Il faut pourtant qu'indépendamment de l'éducation il ait manqué quelque chose encore à cette nature et à cet esprit d'ailleurs si doué; car, lorsqu'une qualité un peu forte existe en nous, elle sait très-bien se produire tôt ou tard, et se passer après tout de l'éducation. Nous voici revenus à cette fée absente, la seule, disions-nous, qui ait fait défaut au berceau du poëte. Voyons si luimême, dans son ingénuité d'aveux, il ne nous mettra pas sur la voie pour la reconnaître. Parmi les auteurs qu'il lit d'abord et qu'il aime, nous trouvons le Tasse, Bernardin de Saint-Pierre, Ossian; c'est tout simple, et l'affinité des natures, la parenté des génies se déclare. Mais ce jeune esprit ouvert à tout, amoureux de tout, repousse un seul livre parmi ceux qu'on lui met entre les mains; il a d'instinct une aversion. Et pour qui done? pour La Fontaine. «Les fables de La Fontaine, dit-il, me paraissaient à la fois puériles, fausses et cruelles, et je ne pus jamais les apprendre par cœur.» Cela me rassure de voir que M. de Lamartine n'ait jamais eu de goût pour La Fontaine, et dès lors je me

confirme dans mon secret jugement. Car enfin, qu'il tourne le dos à Rabelais, qu'il ait même l'air de mépriser Montaigne, je le conçois de la part d'une si platonique nature, et ces paroles de dédain ne signifient autre chose, sinon : Je ne leur ressemble en rien. Mais La Fontaine! c'était un rêveur comme lui, épris comme lui de la solitude, du silence des bois, du charme de la mélancolie, et par moments aussi raffolant de Platon. Qu'avait donc de plus ce rêveur pour lui tant déplaire ? Il avait, au milieu de son rêve, l'expérience, le sentiment de la réalité, le bon sens. C'est lui qui, dans la fable du Berger devenu ministre, a dit, pour nous expliquer comment le pauvre homme, brusquement jeté du milieu de son troupeau au gouvernail d'un État, s'en tire beaucoup mieux qu'on n'aurait pu croire :

Il avait du bon sens, le reste vient ensuite.
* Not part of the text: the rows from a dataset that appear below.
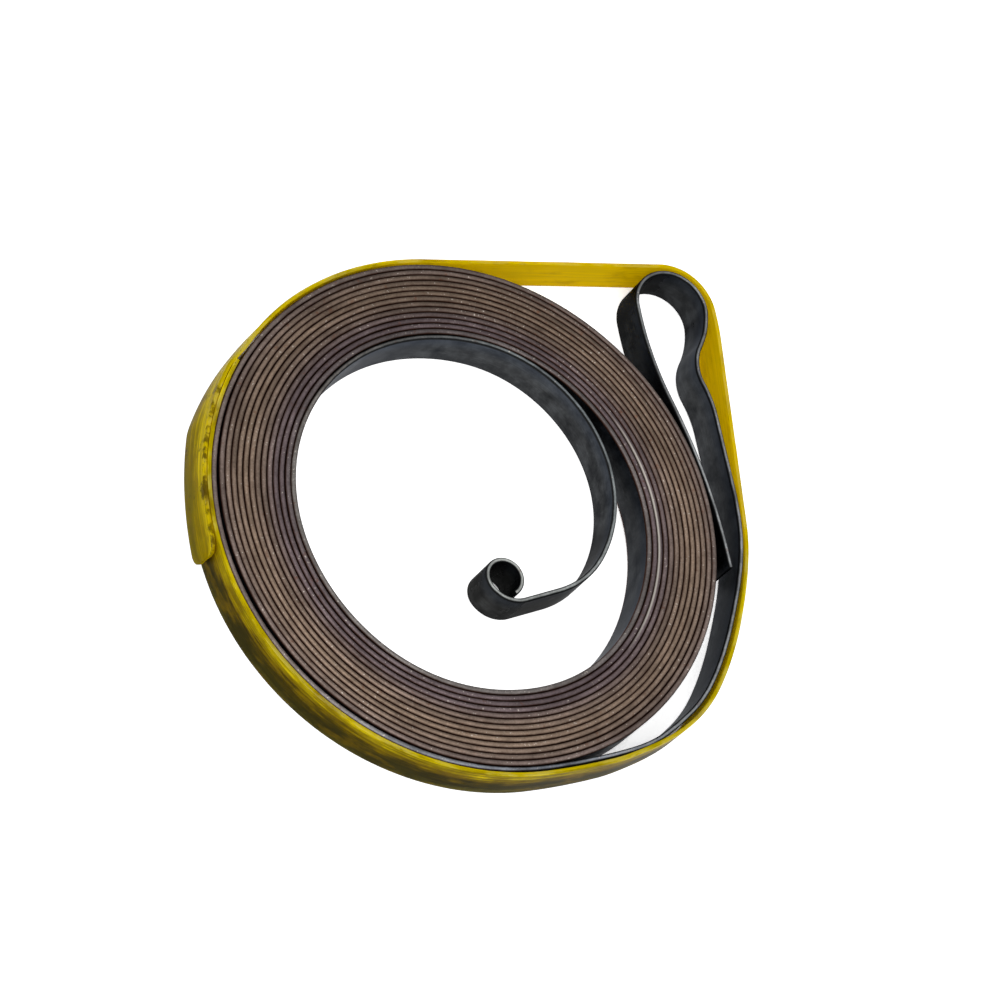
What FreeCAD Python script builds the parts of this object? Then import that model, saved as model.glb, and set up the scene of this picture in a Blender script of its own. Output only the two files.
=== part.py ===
import FreeCAD, Part
import math
import os

# Recoil starter spring: a flat steel strip wound into a pack, held by a thin strap round its outside.
# Millimetres. The origin is on the pack's axis, in the plane of the strip's lower edges, and +Z is the axis.
# Angles are in degrees, counted from +X towards +Y. A left turn is positive.

# Strip
strip_width = 6.0
strip_thickness = 0.62
turn_gap = 0.15

# Pack of close turns, made of half turns whose centres alternate across the axis
first_turn_radius = 24.13
half_turn_count = 26
joint_angle = 125.0
last_turn_angle = 150.0
last_turn_slack_gap = 0.33

# Inner tail, from the pack's first turn to the curl: share of the first turn's radius, and angle
tail_bends = (
    (0.966, 22.9),
    (1.048, 25.1),
    (0.795, 67.2),
    (0.754, 47.3),
    (0.523, 38.8),
)
tail_flat_length = 5.1
curl_entry_radius = 3.94
curl_entry_angle = 74.2
curl_radius = 2.33
curl_angle = 273.2

# Outer leg, which bears on the pack and ends free
leg_contact_angle = 9.7
leg_contact_clearance = 0.12
leg_radius = 80.0
leg_length_below = 14.1
leg_angle_above = 6.9

# Loop at the top of the leg
loop_rise_radius = 44.7
loop_rise_angle = 18.0
loop_radius = 5.05
loop_angle = 188.4
loop_entry_radius = 11.8

# Neck and straight side run below the loop
neck_radius = 6.05
neck_entry_radius = 15.4
side_gap = 3.4
side_run_angle = 91.0
side_run_length = 10.0
neck_entry_height = 13.3

# Bends from the side run back to the pack
side_radius = 45.0
corner_radius = 20.0
run_out_radius = 92.0

# Strap: it lies round the pack and the loop, with a gentle shoulder on the side
strap_height = 6.0
strap_thickness = 0.5
strap_clearance = 0.15
strap_inner_end_angle = 144.0
strap_shoulder_radius = 45.0
strap_shoulder_angle = 91.0
strap_loop_radius = 6.51
strap_loop_clearance = 0.3
strap_bearing_angle = 59.5

# Lapped outer end of the strap: it lifts off the pack, bulges and lies back as a flatter tab
lap_start_angle = 118.0
lap_lift_share = 1.22
lap_bulge_radius = 8.0
lap_tab_share = 1.6
lap_near_angle = 174.0
lap_gap = 0.49
lap_tab_length = 17.3
tab_corner_radius = 1.8


def direction(angle):
    """Unit vector in the ground plane at an angle."""
    return FreeCAD.Vector(math.cos(math.radians(angle)), math.sin(math.radians(angle)), 0)


def angle_of(vector):
    """Angle of a vector in the ground plane."""
    return math.degrees(math.atan2(vector.y, vector.x))


def meeting_centre(centre_a, distance_a, centre_b, distance_b, side):
    """Point at two given distances from two centres, left (+1) or right (-1) of the line from a to b."""
    line = centre_b - centre_a
    along = (distance_a**2 - distance_b**2 + line.Length**2) / (2 * line.Length)
    across = math.sqrt(distance_a**2 - along**2)
    unit = line / line.Length
    return centre_a + unit * along + FreeCAD.Vector(-unit.y, unit.x, 0) * (side * across)


class Course:
    """A centreline of straight runs and arcs, each tangent to the one before."""

    def __init__(self, point, heading):
        self.point = point
        self.heading = heading
        self.pieces = []

    def straight(self, length):
        end = self.point + direction(self.heading) * length
        self.pieces.append((self.point, self.heading, end, self.heading, 0.0))
        self.point = end

    def arc(self, radius, turn):
        """Bend through a turn, to the left if the turn is positive."""
        centre = self.point + direction(self.heading + math.copysign(90, turn)) * radius
        end = centre + direction(self.heading + turn - math.copysign(90, turn)) * radius
        self.pieces.append((self.point, self.heading, end, self.heading + turn, math.copysign(radius, turn)))
        self.point = end
        self.heading += turn

    def arc_to_heading(self, radius, heading, sign):
        """Bend left (+1) or right (-1) until the course has a given heading."""
        self.arc(radius, sign * ((sign * (heading - self.heading)) % 360))

    def reversed(self):
        """The same line, run from its end to its start."""
        back = Course(self.point, self.heading + 180)
        for start, start_heading, end, end_heading, radius in reversed(self.pieces):
            back.pieces.append((end, end_heading + 180, start, start_heading + 180, -radius))
        back.point = self.pieces[0][0]
        back.heading = self.pieces[0][1] + 180
        return back

    def side_edges(self, offset):
        """Edges of the line that runs at an offset to the left of the course."""
        edges = []
        for start, start_heading, end, end_heading, radius in self.pieces:
            first = start + direction(start_heading + 90) * offset
            last = end + direction(end_heading + 90) * offset
            if radius:
                middle_heading = (start_heading + end_heading) / 2
                centre = start + direction(start_heading + 90) * radius
                middle = centre - direction(middle_heading + 90) * (radius - offset)
                edges.append(Part.Arc(first, middle, last).toShape())
            else:
                edges.append(Part.LineSegment(first, last).toShape())
        return edges

    def solid(self, thickness, height):
        """Strip of a thickness that stands on edge along the course."""
        left = self.side_edges(thickness / 2)
        right = self.side_edges(-thickness / 2)
        ends = [
            Part.LineSegment(right[-1].lastVertex(True).Point, left[-1].lastVertex(True).Point).toShape(),
            Part.LineSegment(left[0].firstVertex(True).Point, right[0].firstVertex(True).Point).toShape(),
        ]
        outline = Part.Wire(Part.__sortEdges__(left + right + ends))
        return Part.Face(outline).extrude(FreeCAD.Vector(0, 0, height))


# Pack
pitch = strip_thickness + turn_gap
even_centre = direction(joint_angle) * (-pitch / 4)
odd_centre = direction(joint_angle) * (pitch / 4)
joint = even_centre + direction(joint_angle) * first_turn_radius
last_turn_radius = first_turn_radius + half_turn_count * pitch / 2
outer_turn_radius = last_turn_radius - pitch / 2

# Last turn, which stands off the pack by its slack: its middle half is tighter and its ends are wider
quarter_angle = last_turn_angle / 4
slack_share = last_turn_slack_gap / (2 * (1 - math.cos(math.radians(quarter_angle))))
slack_end_radius = last_turn_radius + slack_share
slack_middle_radius = last_turn_radius - slack_share * (2 * math.cos(math.radians(quarter_angle)) - 1)
slack_centre = even_centre - direction(joint_angle) * slack_share

# Leg, from its contact with the pack up round the loop
contact_radius = outer_turn_radius + strip_thickness + leg_contact_clearance
contact = odd_centre + direction(leg_contact_angle) * contact_radius
leg_heading = leg_contact_angle + 90
leg_top = Course(contact, leg_heading)
leg_top.arc(leg_radius, leg_angle_above)
leg_top.arc(loop_rise_radius, -loop_rise_angle)
leg_top.arc(loop_radius, -loop_angle)
loop_centre = leg_top.point + direction(leg_top.heading - 90) * loop_radius
loop_start_heading = leg_top.heading + 180

# Circles that the neck touches, and the neck between them
loop_entry_centre = leg_top.point + direction(leg_top.heading - 90) * loop_entry_radius
side_normal = side_run_angle + 90
side_line_radius = contact_radius + side_gap
side_run_end = FreeCAD.Vector(side_line_radius, neck_entry_height, 0)
neck_entry_centre = side_run_end + direction(side_normal) * neck_entry_radius
neck_centre = meeting_centre(
    neck_entry_centre, neck_entry_radius + neck_radius,
    loop_entry_centre, loop_entry_radius + neck_radius, -1,
)

# Circles of the side, the corner and the run out of the pack
side_run_start = side_run_end - direction(side_run_angle) * side_run_length
side_centre = side_run_start + direction(side_normal) * side_radius
departure_angle = joint_angle + 180 * half_turn_count + last_turn_angle
run_out_centre = even_centre + direction(departure_angle) * (last_turn_radius - run_out_radius)
corner_centre = meeting_centre(
    run_out_centre, run_out_radius - corner_radius,
    side_centre, side_radius - corner_radius, 1,
)

# Whole strip, from the curl outwards
tail = Course(joint, joint_angle - 90)
for radius_share, bend in tail_bends:
    tail.arc(radius_share * first_turn_radius, -bend)
tail.straight(tail_flat_length)
tail.arc(curl_entry_radius, -curl_entry_angle)
curl_centre = tail.point + direction(tail.heading - 90) * curl_radius
tail.arc(curl_radius, -curl_angle)

strip_course = tail.reversed()
for index in range(half_turn_count):
    strip_course.arc(first_turn_radius + index * pitch / 2, 180.0)
strip_course.arc(slack_end_radius, quarter_angle)
strip_course.arc(slack_middle_radius, 2 * quarter_angle)
strip_course.arc(slack_end_radius, quarter_angle)
strip_course.arc_to_heading(run_out_radius, angle_of(corner_centre - run_out_centre) + 90, 1)
strip_course.arc_to_heading(corner_radius, angle_of(corner_centre - side_centre) + 90, 1)
strip_course.arc_to_heading(side_radius, side_run_angle, 1)
strip_course.straight(side_run_length)
strip_course.arc_to_heading(neck_entry_radius, angle_of(neck_centre - neck_entry_centre) + 90, 1)
strip_course.arc_to_heading(neck_radius, angle_of(neck_centre - loop_entry_centre) + 90, -1)
strip_course.arc_to_heading(loop_entry_radius, loop_start_heading, 1)
strip_course.arc(loop_radius, loop_angle)
strip_course.arc(loop_rise_radius, loop_rise_angle)
strip_course.arc(leg_radius, -leg_angle_above - math.degrees(leg_length_below / leg_radius))

spring_strip = strip_course.solid(strip_thickness, strip_width)

# Circles that the strap touches round the loop: its own loop and the shoulder before it
strap_offset = strip_thickness / 2 + strap_clearance + strap_thickness / 2
bearing_radius = loop_radius + strip_thickness / 2 + strap_loop_clearance + strap_thickness / 2
strap_loop_centre = loop_centre + direction(strap_bearing_angle) * (bearing_radius - strap_loop_radius)
shoulder_normal = direction(strap_shoulder_angle - 90)
shoulder_centre = strap_loop_centre + shoulder_normal * (strap_loop_radius - strap_shoulder_radius)

# Strap, from its inner end on the pack round the loop to its lapped outer end
strap_start = slack_centre + direction(strap_inner_end_angle) * (slack_end_radius + strap_offset)
strap_course = Course(strap_start, strap_inner_end_angle + 90)
strap_course.arc_to_heading(slack_end_radius + strap_offset, joint_angle + quarter_angle + 90, 1)
strap_course.arc(slack_middle_radius + strap_offset, 2 * quarter_angle)
strap_course.arc(slack_end_radius + strap_offset, quarter_angle)
strap_course.arc_to_heading(run_out_radius + strap_offset, angle_of(corner_centre - run_out_centre) + 90, 1)
strap_course.arc_to_heading(corner_radius + strap_offset, angle_of(corner_centre - side_centre) + 90, 1)
to_shoulder = shoulder_centre - side_centre
side_step = side_radius + strap_offset - strap_shoulder_radius
side_pull = math.degrees(math.asin(side_step / to_shoulder.Length))
strap_course.arc_to_heading(side_radius + strap_offset, angle_of(to_shoulder) + side_pull, 1)
strap_course.straight(math.sqrt(to_shoulder.Length**2 - side_step**2))
strap_course.arc_to_heading(strap_shoulder_radius, strap_shoulder_angle, 1)
to_pack = odd_centre - strap_loop_centre
top_step = strap_loop_radius - outer_turn_radius - strap_offset
top_pull = math.degrees(math.asin(top_step / to_pack.Length))
strap_course.arc_to_heading(strap_loop_radius, angle_of(to_pack) + top_pull, 1)
strap_course.straight(math.sqrt(to_pack.Length**2 - top_step**2))
strap_course.arc_to_heading(outer_turn_radius + strap_offset, lap_start_angle + 90, 1)
lift_radius = lap_lift_share * outer_turn_radius
lift_centre = strap_course.point - direction(lap_start_angle) * lift_radius
tab_radius = lap_tab_share * outer_turn_radius
tab_near_radius = last_turn_radius + strap_offset + strap_thickness + lap_gap
tab_centre = even_centre + direction(lap_near_angle) * (tab_near_radius - tab_radius)
bulge_centre = meeting_centre(
    tab_centre, tab_radius - lap_bulge_radius,
    lift_centre, lift_radius - lap_bulge_radius, -1,
)
strap_course.arc_to_heading(lift_radius, angle_of(bulge_centre - lift_centre) + 90, 1)
strap_course.arc_to_heading(lap_bulge_radius, angle_of(bulge_centre - tab_centre) + 90, 1)
strap_course.arc(tab_radius, math.degrees(lap_tab_length / tab_radius))
strap = strap_course.solid(strap_thickness, strap_height)

# Rounded corners of the tab
tab_end = strap_course.point
corner_edges = []
for edge in strap.Edges:
    middle = edge.CenterOfMass
    across = edge.Length < strap_thickness * 1.01 and abs(edge.BoundBox.ZLength) < 1e-6
    if across and (FreeCAD.Vector(middle.x, middle.y, 0) - tab_end).Length < strap_thickness / 2:
        corner_edges.append(edge)
retaining_band = strap.makeFillet(tab_corner_radius, corner_edges)

os.makedirs("parts", exist_ok=True)
spring_strip.exportStep("parts/spring_strip.step")
retaining_band.exportStep("parts/retaining_band.step")
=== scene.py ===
"""Recoil starter spring: wound dark spring steel in a thin yellow strap, on a pale studio floor."""

import logging
import math
import random
from dataclasses import dataclass, field
from enum import Enum

import bpy
import numpy as np
from mathutils import Matrix, Vector

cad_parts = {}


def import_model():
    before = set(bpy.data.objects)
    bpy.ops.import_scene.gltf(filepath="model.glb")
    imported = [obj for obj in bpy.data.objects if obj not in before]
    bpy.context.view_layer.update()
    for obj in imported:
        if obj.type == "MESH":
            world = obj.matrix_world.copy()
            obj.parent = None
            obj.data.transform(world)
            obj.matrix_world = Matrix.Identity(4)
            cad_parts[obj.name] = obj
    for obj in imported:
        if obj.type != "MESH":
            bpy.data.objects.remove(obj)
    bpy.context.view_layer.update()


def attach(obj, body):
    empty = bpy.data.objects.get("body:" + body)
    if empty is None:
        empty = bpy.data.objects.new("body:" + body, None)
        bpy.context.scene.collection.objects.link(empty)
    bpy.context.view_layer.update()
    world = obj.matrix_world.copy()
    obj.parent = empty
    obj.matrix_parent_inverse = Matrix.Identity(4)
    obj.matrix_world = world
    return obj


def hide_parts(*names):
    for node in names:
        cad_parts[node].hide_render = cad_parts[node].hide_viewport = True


log = logging.getLogger("spring")
MM = 0.001

# Node types with the settings that they are used with
NOISE = ("ShaderNodeTexNoise", {})
EVEN_RANGE = ("ShaderNodeMapRange", {})
SMOOTH_RANGE = ("ShaderNodeMapRange", {"interpolation_type": "SMOOTHSTEP"})
COLOUR_MIX = ("ShaderNodeMix", {"data_type": "RGBA"})
COLOUR_PRODUCT = ("ShaderNodeVectorMath", {"operation": "MULTIPLY"})
COLOUR_SCALE = ("ShaderNodeVectorMath", {"operation": "SCALE"})
PRODUCT = ("ShaderNodeMath", {"operation": "MULTIPLY"})
PRODUCT_AND_SUM = ("ShaderNodeMath", {"operation": "MULTIPLY_ADD"})


def linear(hex_colour: str) -> tuple[float, float, float, float]:
    """Turn an sRGB hex colour into linear values.

    Args:
        hex_colour: Six hex digits, such as "8A7B6C".

    Returns:
        Red, green and blue in linear light, and an alpha of one.
    """
    values = [int(hex_colour[i:i + 2], 16) / 255 for i in (0, 2, 4)]
    light = [v / 12.92 if v <= 0.04045 else ((v + 0.055) / 1.055) ** 2.4 for v in values]
    return (light[0], light[1], light[2], 1.0)


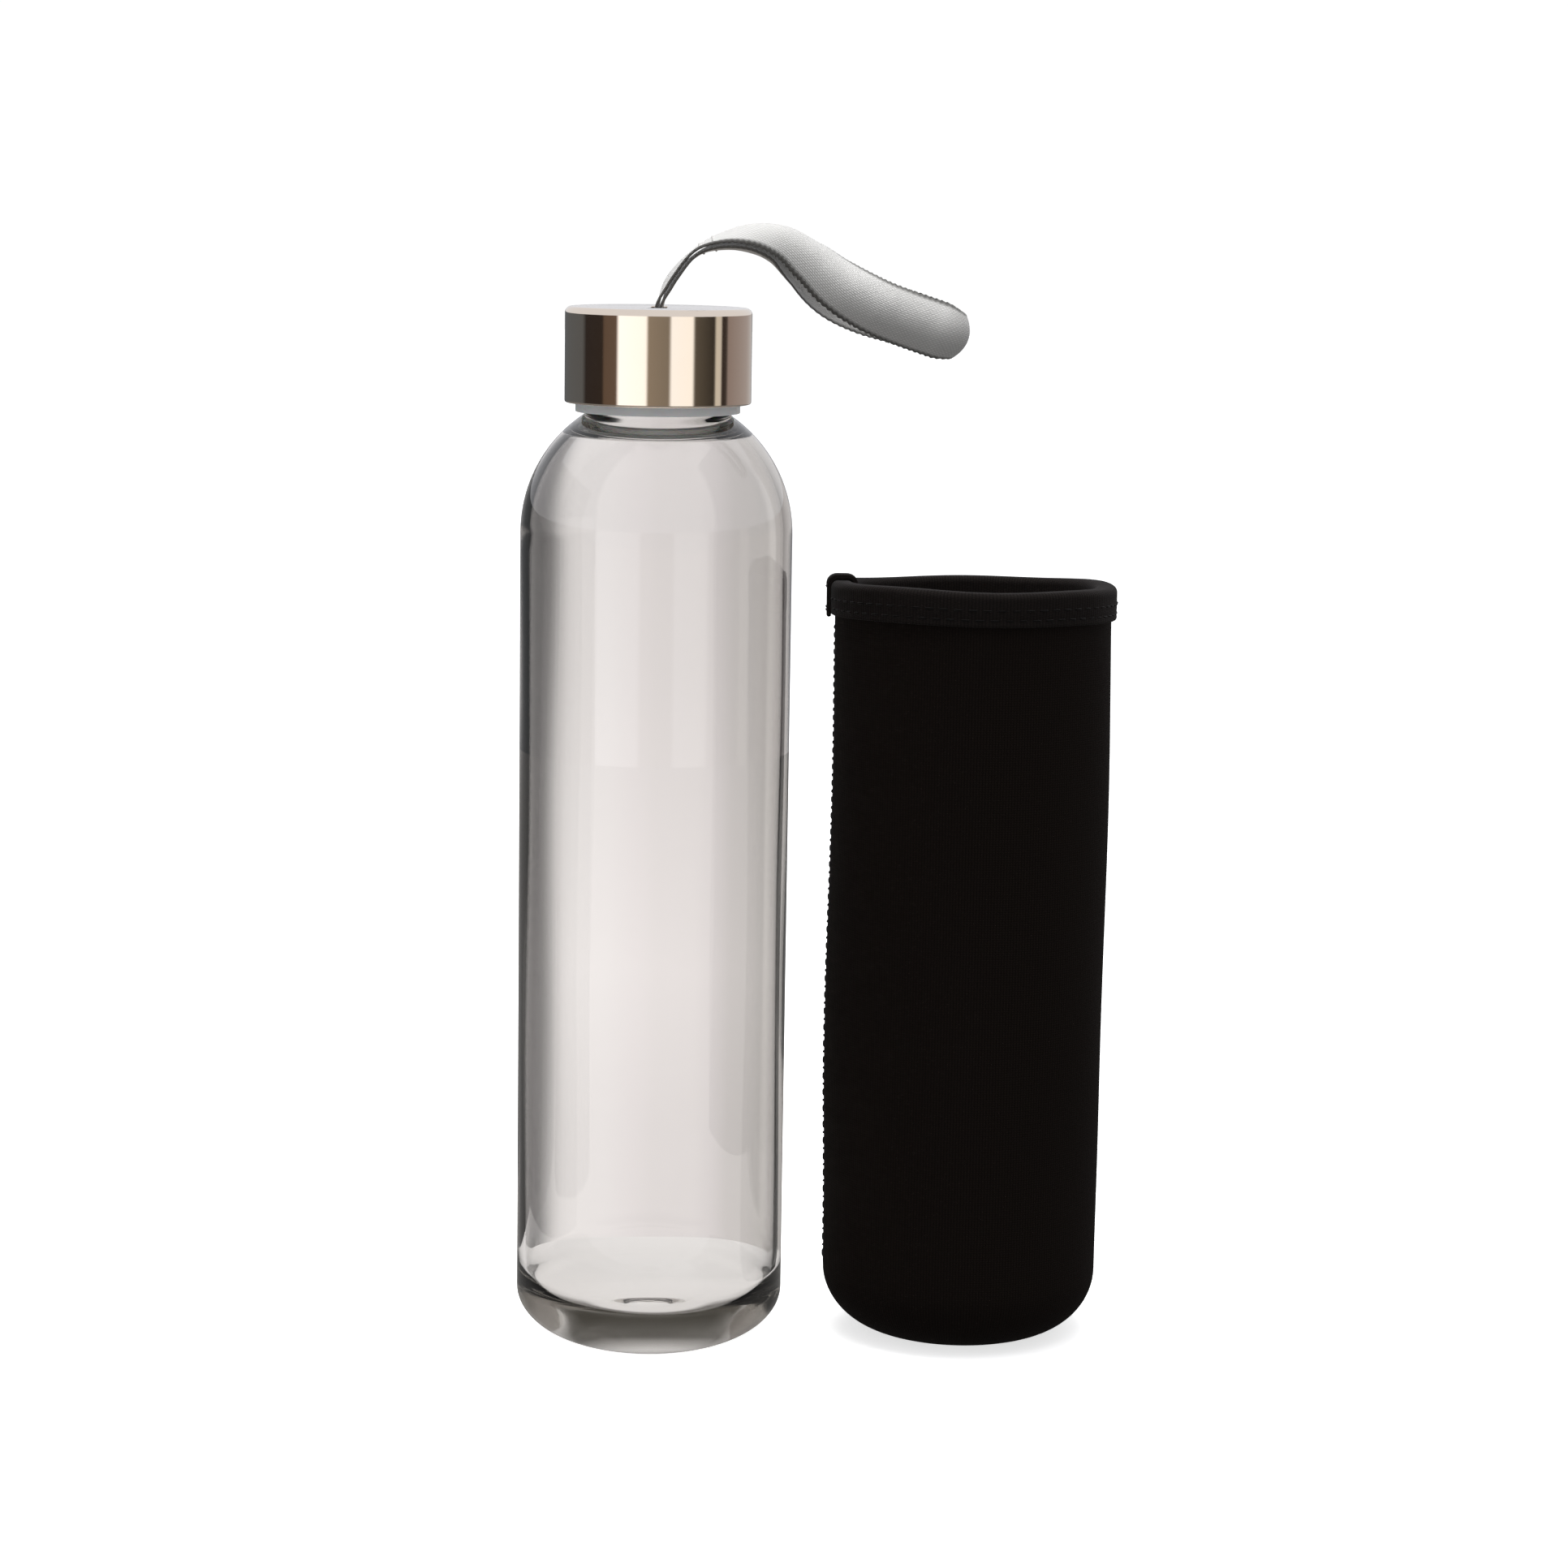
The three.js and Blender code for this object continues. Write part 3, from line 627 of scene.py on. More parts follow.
# The strap's middle line, as x and z from the line it swings about: up through the slot, over, and down.
strapLine = [
    (0, -9), (0, -5.75), (0, -2.9), (0.7, -0.4), (3.4, 4.6), (9, 10.2), (18.6, 12.7),
    (26.2, 11.4), (32.2, 7.2), (38.2, 2.4), (45.4, -1.2), (55, -4.4), (64.8, -7.6), (70, -9.3),
]


# A smooth curve through the points of a line, with its points a fixed step apart.
def smoothLine(points, step):
    p = np.array(points, float)
    made = []
    for k in range(1, len(p) - 2):
        a, b, c, d = p[k - 1:k + 3]
        knots = np.cumsum([0] + [np.linalg.norm(v) ** 0.5 for v in (b - a, c - b, d - c)])
        for t in np.linspace(knots[1], knots[2], 60, endpoint=False):
            mix = lambda low, high, first, second: ((high - t) * first + (t - low) * second) / (high - low)
            ab, bc, cd = (mix(knots[i], knots[i + 1], q, r)
                          for i, (q, r) in enumerate(((a, b), (b, c), (c, d))))
            abc, bcd = mix(knots[0], knots[2], ab, bc), mix(knots[1], knots[3], bc, cd)
            made.append(mix(knots[1], knots[2], abc, bcd))
    made = np.array(made)
    length = np.concatenate([[0], np.cumsum(np.linalg.norm(np.diff(made, axis=0), axis=1))])
    even = np.arange(0, length[-1], step)
    return even, np.stack([np.interp(even, length, made[:, k]) for k in range(2)], -1)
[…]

Cette fée, qui a manqué au berceau du poëte, ne seraitelle donc pas tout simplement la fée qui avait doué le Berger de la fable, la fée du bon sens et du sens réel? M. de Lamartine assurément ne le croit pas, car il nous dit, en parlant de sa formation précoce : « Cette vie entièrement paysannesque, et cette ignorance absolue de ce que les autres enfants savent à cet âge, n'empêchaient pas que, sous le rapport des sentiments et des idées, mon éducation familière, surveillée par ma mère, ne fit de moi un des esprits les plus justes, un des cœurs les plus aimants, etc., etc. » Voilà qui est clair, et c'est sur ce point aussi que nous sommes forcés de lui crier clairement: Holà! J'entends par bon sens, remarquezle, non pas le bon sens vulgaire, mais le tact, l'esprit de conduite, le bon goût, bien des choses à la fois, en un mot, la justesse d'esprit dans ses applications les plus variées et les plus délicates.